If you want to see what Thrilled can add to your workflow, or you’re ready to finally hear what users think (before they go), I invite you to get to know us and start seeing feedback as the engine of your next growth chapter.
Frequently asked questions
What is a weekly NPS report?
A weekly NPS report is a summary of your Net Promoter Score (NPS) and user feedback collected over the past week. It usually includes the latest score, trend versus last week, top themes, urgent issues, user quotes, and suggested action items. Services like Thrilled provide these reports right in Slack or your inbox, making them easy to review and act on fast.
How can I use weekly NPS reports?
I use weekly NPS reports to spot trends early, respond to urgent problems, and plan product changes based on real user input. By sharing action items in a public channel and tagging the right teammates, I keep everyone aligned and accountable for user experience. It turns feedback into a regular team habit instead of letting insights gather dust.
Why track NPS every week?
Tracking NPS every week catches issues while there’s still time to fix them—and while users still care. Early signals let you intervene before churn compounds. It also helps promote a culture of listening and fast response, which is especially useful for small and agile teams.
How to share NPS results with teams?
The best way is with an automated Slack digest or a concise email. I avoid sending people hunting through dashboards—keep it direct where your team works.

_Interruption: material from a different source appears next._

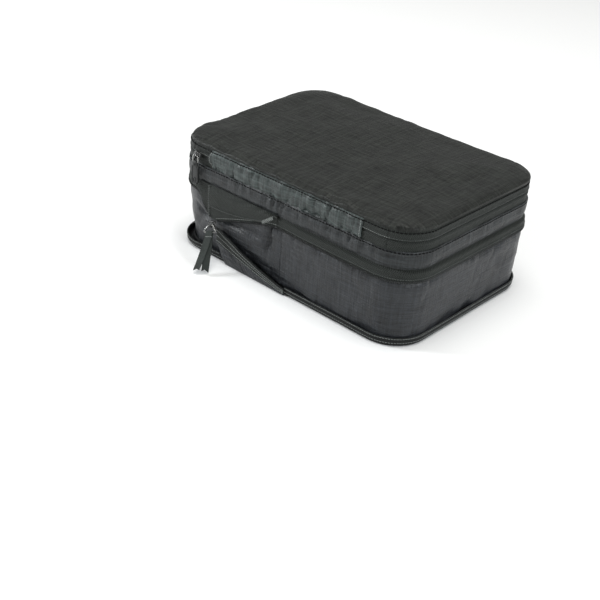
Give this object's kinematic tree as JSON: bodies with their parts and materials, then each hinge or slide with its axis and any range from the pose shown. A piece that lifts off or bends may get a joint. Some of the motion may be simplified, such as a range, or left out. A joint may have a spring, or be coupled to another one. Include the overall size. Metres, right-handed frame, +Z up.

Tag relevant team members for urgent or trending issues, and always share top three action steps. This keeps feedback visible and actionable.
Is it worth it to review NPS weekly?
Yes, in my experience, reviewing NPS weekly leads to faster improvements, a stronger sense of ownership, and happier users. The small effort of regular review pays back with fewer firefights and better product decisions. With Thrilled, this takes minutes, not hours, and gives founders the speed to fix problems before they become real risks.